→ What is expected
Copy only this: the line containing "Keep writing the", the line containing "in each hanger.", and every line between them, exactly as written.

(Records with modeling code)
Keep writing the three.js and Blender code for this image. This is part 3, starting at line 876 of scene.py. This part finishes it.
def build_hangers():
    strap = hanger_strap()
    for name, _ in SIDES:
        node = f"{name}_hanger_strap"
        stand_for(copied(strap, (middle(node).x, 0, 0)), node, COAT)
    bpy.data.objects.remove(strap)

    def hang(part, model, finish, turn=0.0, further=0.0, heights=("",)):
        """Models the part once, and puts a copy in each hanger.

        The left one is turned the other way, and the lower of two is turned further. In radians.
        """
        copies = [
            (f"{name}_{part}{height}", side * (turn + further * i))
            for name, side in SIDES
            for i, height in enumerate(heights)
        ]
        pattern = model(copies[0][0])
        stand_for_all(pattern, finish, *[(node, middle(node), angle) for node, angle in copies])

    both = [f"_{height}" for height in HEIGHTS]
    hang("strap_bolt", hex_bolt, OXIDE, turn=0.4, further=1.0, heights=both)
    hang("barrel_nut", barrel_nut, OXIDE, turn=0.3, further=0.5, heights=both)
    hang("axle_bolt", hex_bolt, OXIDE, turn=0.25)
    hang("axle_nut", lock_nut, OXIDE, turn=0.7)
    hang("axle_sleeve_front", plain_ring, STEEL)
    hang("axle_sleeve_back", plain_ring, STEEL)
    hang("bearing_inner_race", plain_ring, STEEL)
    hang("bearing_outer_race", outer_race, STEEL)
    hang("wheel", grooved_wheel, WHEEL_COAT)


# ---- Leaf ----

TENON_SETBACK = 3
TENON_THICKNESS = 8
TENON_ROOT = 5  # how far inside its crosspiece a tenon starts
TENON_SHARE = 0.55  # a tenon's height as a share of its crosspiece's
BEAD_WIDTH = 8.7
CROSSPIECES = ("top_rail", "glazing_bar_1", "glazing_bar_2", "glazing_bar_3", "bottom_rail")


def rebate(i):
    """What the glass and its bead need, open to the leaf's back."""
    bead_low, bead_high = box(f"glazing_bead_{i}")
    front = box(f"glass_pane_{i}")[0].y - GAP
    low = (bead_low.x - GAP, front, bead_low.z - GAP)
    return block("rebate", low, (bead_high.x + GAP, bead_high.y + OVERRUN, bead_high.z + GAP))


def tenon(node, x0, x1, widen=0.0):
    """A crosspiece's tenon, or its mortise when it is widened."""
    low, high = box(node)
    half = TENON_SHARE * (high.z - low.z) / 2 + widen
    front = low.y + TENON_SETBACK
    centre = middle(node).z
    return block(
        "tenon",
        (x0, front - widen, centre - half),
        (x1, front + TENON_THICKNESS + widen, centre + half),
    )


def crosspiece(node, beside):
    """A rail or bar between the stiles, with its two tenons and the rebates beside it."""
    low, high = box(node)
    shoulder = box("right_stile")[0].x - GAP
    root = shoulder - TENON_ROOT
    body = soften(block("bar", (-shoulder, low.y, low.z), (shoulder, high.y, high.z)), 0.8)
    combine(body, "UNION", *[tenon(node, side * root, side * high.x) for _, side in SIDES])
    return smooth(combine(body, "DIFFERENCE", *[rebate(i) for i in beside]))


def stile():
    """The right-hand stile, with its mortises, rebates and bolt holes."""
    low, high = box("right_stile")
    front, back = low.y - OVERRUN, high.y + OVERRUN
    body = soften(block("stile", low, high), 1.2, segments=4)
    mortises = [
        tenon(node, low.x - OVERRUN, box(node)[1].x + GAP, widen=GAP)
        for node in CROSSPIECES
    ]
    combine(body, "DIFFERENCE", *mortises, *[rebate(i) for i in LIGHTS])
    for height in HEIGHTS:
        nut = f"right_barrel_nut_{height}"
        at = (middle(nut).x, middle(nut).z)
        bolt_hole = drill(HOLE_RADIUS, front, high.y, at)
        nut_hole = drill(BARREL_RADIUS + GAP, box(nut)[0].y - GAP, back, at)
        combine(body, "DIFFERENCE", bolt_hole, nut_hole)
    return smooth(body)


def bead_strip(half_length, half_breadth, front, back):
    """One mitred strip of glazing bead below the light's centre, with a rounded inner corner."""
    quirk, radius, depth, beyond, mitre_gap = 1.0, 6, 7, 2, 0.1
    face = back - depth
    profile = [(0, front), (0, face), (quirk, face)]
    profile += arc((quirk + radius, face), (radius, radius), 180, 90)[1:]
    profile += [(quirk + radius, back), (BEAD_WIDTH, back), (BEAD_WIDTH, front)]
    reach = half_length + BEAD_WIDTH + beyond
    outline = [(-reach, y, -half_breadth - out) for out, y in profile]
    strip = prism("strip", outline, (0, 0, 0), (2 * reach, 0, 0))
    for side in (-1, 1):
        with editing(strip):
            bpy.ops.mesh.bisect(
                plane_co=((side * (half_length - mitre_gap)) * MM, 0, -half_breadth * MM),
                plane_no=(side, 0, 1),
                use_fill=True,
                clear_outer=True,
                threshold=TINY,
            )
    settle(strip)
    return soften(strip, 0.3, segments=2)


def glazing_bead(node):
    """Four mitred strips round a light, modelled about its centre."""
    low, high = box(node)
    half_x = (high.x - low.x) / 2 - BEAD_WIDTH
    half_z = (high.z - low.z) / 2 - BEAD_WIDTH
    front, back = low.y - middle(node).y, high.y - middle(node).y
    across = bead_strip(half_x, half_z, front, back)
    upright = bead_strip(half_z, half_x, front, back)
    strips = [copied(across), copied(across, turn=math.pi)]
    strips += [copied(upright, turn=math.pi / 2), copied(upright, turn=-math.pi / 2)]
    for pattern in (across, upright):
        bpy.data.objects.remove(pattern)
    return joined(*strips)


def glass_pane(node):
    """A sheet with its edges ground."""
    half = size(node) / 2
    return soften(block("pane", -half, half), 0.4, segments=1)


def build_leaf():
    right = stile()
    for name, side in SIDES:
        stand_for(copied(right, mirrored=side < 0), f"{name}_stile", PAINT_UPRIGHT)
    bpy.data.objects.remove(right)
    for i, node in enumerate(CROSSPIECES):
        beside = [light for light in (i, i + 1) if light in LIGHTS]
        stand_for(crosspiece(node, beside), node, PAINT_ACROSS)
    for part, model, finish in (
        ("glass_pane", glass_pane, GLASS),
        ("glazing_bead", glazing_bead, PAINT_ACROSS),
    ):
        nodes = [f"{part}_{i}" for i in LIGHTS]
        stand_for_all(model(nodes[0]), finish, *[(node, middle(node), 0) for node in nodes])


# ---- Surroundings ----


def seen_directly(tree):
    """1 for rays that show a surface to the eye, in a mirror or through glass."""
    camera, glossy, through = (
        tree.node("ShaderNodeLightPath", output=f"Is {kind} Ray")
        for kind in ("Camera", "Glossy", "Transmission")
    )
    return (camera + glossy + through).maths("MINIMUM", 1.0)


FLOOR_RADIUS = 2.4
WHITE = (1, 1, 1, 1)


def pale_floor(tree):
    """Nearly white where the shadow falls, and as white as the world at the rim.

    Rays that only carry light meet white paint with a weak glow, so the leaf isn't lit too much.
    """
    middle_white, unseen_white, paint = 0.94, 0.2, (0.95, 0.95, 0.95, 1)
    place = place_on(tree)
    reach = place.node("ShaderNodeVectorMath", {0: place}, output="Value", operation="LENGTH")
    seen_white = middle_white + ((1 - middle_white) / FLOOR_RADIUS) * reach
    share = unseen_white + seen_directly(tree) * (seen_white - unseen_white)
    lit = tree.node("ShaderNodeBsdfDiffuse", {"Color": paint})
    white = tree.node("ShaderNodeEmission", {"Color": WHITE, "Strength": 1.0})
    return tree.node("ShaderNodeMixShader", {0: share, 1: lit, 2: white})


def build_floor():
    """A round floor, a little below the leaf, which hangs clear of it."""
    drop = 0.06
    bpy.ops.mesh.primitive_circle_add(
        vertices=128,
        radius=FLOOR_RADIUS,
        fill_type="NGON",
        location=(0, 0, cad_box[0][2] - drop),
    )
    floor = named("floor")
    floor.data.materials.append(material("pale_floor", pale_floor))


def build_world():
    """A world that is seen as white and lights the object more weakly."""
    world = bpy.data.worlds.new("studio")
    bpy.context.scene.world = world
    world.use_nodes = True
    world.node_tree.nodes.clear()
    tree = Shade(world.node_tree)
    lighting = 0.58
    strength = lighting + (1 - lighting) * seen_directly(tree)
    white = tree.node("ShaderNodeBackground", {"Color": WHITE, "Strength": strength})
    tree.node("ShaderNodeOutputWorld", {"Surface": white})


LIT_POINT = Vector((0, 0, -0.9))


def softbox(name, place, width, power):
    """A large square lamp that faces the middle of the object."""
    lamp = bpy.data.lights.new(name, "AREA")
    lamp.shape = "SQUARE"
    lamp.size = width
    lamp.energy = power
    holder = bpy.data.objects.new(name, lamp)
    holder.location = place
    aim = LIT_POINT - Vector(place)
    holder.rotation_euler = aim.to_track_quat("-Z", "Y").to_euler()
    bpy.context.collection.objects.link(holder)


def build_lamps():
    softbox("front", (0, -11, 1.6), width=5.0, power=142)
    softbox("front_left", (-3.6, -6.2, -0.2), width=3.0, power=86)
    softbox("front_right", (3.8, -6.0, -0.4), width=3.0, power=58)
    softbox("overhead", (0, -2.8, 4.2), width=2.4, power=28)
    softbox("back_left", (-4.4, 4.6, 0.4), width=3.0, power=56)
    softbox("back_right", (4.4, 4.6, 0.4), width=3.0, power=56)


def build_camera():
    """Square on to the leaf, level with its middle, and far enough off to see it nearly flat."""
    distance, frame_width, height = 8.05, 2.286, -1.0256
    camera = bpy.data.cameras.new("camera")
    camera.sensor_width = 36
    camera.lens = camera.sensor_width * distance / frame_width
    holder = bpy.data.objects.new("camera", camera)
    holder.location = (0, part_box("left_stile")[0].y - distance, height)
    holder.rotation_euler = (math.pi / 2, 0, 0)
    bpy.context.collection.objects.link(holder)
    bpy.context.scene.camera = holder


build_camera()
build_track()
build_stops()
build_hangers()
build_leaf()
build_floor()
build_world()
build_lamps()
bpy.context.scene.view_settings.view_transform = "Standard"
--
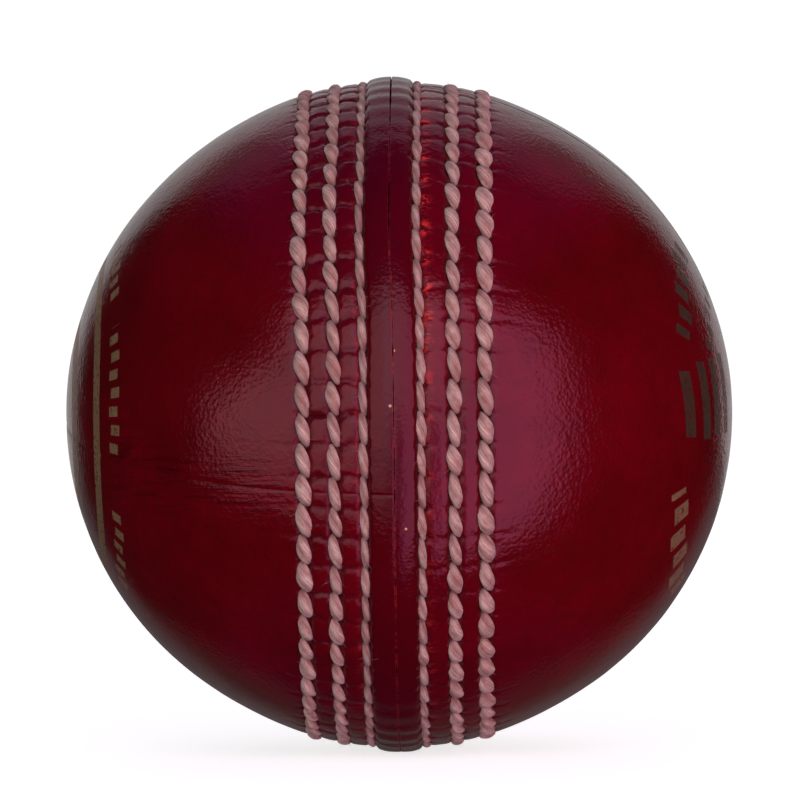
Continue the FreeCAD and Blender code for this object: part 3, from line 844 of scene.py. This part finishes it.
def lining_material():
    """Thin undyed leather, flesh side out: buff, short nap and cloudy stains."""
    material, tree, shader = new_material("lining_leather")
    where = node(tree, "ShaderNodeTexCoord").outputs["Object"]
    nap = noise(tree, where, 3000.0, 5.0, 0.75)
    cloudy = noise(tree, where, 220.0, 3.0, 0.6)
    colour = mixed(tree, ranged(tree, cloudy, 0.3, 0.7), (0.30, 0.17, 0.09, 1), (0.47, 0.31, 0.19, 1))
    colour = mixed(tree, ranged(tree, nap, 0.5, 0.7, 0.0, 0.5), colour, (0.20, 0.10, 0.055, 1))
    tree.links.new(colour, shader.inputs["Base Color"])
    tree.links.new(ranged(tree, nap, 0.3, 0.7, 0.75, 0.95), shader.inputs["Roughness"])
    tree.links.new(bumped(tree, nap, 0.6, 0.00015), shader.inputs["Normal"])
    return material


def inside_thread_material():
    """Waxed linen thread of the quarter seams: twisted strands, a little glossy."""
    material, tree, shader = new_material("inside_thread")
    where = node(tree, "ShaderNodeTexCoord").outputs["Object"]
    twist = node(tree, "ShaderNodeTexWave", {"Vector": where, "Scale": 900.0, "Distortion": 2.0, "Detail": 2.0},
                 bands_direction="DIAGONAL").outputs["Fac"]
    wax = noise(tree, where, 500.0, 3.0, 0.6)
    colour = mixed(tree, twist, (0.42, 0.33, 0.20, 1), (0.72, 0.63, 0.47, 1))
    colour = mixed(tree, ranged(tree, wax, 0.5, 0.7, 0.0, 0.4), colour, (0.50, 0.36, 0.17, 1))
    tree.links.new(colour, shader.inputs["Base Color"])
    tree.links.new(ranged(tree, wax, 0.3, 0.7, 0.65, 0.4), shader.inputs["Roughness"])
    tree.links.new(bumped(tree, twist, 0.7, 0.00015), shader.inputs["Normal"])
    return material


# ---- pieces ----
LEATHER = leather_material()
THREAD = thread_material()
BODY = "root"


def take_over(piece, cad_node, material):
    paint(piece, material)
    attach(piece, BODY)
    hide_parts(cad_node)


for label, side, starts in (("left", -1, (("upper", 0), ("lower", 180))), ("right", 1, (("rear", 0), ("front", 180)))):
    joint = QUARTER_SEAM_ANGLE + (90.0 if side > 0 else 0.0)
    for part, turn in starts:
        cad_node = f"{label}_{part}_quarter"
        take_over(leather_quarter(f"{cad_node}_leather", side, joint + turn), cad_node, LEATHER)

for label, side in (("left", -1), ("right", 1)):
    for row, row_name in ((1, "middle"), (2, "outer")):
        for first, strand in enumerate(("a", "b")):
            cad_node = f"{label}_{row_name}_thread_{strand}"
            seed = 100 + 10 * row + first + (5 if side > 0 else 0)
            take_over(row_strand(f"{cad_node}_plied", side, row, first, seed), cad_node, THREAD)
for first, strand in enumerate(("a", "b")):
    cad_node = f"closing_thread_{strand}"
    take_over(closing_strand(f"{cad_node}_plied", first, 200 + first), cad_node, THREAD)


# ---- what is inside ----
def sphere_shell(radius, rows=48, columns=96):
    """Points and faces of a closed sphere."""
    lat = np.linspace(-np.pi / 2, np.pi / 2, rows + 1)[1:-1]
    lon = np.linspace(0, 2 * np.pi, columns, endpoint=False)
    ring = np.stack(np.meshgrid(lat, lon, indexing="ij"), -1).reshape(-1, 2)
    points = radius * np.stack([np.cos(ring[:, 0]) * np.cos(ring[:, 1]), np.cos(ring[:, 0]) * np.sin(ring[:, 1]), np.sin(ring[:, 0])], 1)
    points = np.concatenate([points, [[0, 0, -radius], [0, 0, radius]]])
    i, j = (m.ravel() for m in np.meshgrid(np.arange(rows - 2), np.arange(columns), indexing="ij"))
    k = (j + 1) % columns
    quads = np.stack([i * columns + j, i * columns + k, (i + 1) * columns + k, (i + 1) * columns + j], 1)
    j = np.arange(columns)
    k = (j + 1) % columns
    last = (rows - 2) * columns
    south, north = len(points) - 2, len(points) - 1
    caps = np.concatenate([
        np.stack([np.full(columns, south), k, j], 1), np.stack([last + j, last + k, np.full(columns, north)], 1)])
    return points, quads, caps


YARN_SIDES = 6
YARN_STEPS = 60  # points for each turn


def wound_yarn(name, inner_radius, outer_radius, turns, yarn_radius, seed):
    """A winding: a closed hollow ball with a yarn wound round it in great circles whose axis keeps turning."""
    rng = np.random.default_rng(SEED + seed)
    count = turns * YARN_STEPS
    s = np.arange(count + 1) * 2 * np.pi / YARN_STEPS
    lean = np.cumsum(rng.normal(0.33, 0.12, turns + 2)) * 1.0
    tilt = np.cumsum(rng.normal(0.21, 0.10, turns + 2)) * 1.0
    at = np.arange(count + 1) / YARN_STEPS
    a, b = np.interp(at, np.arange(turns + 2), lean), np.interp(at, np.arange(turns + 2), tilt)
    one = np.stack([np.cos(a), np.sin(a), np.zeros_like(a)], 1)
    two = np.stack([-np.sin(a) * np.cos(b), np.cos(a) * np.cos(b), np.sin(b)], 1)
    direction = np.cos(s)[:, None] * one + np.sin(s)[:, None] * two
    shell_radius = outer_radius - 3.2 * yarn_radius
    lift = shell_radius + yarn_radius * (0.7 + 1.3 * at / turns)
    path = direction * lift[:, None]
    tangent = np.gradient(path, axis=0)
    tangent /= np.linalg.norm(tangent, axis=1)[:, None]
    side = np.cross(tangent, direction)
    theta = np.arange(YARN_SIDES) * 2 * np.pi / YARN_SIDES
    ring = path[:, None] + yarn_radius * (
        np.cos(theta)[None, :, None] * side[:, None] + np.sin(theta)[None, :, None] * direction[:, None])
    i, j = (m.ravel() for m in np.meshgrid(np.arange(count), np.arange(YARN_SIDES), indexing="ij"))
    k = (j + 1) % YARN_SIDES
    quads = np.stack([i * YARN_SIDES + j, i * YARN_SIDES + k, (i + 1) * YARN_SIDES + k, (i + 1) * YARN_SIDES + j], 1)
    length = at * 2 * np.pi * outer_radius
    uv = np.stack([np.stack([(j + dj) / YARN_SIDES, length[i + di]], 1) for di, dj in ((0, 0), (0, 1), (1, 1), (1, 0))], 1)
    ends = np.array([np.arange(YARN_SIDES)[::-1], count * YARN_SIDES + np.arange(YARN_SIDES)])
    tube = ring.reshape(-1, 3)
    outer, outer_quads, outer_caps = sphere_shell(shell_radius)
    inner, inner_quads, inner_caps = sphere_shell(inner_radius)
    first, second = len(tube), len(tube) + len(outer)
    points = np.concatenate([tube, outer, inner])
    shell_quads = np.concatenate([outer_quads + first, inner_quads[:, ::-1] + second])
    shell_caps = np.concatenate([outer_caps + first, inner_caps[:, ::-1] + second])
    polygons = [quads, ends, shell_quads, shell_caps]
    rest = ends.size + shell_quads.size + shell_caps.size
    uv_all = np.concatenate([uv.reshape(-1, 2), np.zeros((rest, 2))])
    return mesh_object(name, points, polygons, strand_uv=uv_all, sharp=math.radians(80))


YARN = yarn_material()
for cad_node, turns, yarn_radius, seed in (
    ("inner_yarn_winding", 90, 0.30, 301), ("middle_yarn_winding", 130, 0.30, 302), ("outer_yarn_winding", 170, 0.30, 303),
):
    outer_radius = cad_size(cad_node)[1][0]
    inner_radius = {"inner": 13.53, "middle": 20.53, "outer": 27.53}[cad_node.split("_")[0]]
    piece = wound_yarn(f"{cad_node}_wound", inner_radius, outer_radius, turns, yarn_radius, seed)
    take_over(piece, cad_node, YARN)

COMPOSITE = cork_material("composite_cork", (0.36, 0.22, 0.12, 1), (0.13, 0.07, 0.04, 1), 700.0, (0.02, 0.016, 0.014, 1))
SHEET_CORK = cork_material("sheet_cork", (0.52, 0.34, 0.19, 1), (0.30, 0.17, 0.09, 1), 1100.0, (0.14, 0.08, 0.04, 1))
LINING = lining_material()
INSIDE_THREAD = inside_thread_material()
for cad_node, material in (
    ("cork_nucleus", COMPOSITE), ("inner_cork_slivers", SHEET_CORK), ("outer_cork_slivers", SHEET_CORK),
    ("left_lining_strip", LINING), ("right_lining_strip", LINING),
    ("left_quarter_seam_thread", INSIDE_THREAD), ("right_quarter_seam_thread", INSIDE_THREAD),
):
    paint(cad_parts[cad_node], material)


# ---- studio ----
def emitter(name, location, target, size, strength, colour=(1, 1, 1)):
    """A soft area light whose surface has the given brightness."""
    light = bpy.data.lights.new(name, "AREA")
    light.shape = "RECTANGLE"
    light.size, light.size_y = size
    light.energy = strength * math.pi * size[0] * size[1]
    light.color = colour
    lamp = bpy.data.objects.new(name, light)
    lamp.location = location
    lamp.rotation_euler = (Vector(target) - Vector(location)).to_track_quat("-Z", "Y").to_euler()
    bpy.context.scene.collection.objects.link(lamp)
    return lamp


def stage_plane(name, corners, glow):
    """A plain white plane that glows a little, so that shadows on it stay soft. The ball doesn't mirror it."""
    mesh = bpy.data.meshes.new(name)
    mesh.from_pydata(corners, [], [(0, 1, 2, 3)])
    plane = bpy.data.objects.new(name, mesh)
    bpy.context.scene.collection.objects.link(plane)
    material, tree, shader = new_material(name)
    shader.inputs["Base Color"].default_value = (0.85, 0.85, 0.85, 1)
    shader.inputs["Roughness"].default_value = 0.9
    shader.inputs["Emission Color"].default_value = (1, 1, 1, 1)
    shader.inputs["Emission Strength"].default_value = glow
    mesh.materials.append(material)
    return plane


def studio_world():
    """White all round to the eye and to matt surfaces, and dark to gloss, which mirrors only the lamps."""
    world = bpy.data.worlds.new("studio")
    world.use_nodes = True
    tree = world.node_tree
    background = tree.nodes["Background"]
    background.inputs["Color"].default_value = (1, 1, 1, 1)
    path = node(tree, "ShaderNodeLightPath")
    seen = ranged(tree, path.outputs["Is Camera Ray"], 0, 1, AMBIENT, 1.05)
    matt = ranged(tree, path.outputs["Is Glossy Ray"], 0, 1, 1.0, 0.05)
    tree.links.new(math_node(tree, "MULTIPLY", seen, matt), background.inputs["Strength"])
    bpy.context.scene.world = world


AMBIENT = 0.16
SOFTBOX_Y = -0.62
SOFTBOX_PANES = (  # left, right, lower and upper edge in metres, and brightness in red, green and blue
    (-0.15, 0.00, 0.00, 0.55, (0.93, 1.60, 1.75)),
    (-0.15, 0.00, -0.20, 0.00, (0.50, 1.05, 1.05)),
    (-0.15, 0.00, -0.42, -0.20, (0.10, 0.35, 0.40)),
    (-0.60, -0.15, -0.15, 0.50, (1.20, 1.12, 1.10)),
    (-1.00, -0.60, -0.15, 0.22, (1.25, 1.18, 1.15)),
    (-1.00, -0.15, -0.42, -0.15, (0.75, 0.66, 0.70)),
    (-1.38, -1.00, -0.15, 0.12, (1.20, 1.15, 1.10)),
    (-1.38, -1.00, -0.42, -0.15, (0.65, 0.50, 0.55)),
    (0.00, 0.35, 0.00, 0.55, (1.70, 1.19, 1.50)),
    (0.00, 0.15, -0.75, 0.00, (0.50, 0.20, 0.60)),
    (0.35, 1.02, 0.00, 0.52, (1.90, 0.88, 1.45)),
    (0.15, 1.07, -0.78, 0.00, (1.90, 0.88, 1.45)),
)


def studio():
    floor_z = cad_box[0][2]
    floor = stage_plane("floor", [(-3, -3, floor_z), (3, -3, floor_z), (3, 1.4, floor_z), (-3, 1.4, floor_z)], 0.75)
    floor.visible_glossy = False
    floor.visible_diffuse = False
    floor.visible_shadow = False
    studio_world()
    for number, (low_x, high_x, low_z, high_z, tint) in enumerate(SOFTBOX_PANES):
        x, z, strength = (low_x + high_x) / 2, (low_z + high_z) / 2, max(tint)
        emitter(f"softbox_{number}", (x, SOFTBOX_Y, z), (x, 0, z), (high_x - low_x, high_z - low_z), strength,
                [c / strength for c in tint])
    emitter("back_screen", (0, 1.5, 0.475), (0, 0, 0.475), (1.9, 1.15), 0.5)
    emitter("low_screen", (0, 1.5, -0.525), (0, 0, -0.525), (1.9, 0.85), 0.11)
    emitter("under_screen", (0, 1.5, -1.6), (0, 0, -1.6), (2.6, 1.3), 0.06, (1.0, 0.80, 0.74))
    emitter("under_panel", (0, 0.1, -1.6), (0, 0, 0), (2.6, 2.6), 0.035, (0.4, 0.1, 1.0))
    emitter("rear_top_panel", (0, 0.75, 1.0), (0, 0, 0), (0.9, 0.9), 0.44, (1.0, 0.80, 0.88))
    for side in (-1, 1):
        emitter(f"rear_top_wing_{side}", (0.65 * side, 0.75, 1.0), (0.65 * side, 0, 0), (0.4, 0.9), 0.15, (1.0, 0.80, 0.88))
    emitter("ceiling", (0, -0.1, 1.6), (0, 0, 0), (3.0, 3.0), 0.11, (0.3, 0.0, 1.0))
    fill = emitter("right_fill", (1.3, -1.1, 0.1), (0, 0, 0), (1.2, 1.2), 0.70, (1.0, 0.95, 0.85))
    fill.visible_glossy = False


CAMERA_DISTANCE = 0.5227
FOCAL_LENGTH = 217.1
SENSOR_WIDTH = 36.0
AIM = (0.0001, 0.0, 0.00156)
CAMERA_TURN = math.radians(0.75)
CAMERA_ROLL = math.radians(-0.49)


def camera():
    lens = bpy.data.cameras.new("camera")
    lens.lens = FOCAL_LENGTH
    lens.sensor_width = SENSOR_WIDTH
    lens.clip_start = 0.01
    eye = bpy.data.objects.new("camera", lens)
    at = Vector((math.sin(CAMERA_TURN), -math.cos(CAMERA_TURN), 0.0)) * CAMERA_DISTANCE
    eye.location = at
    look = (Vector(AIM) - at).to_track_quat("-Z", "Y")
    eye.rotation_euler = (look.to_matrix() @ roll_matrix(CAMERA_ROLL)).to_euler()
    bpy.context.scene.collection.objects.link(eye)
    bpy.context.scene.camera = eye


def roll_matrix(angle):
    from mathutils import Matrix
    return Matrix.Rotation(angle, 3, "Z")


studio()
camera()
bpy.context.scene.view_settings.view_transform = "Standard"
---
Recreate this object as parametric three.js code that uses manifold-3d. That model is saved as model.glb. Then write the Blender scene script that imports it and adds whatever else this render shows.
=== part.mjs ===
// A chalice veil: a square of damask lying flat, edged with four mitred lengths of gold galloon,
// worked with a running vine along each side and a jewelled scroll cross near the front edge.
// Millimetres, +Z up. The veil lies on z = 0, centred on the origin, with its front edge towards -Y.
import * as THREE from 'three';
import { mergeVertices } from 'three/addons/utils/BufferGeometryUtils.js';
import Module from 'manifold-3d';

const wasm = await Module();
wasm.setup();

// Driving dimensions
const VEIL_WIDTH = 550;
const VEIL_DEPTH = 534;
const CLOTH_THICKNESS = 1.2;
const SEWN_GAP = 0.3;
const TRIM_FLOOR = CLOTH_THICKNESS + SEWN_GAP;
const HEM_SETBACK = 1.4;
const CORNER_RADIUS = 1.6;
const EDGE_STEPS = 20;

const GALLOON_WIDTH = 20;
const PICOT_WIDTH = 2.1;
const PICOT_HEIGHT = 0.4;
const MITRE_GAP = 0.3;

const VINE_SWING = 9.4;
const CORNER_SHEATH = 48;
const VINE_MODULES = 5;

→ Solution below
Keep writing the three.js and Blender code for this image. This is part 3, starting at line 876 of scene.py. This part finishes it.
def build_hangers():
    strap = hanger_strap()
    for name, _ in SIDES:
        node = f"{name}_hanger_strap"
        stand_for(copied(strap, (middle(node).x, 0, 0)), node, COAT)
    bpy.data.objects.remove(strap)

    def hang(part, model, finish, turn=0.0, further=0.0, heights=("",)):
        """Models the part once, and puts a copy in each hanger.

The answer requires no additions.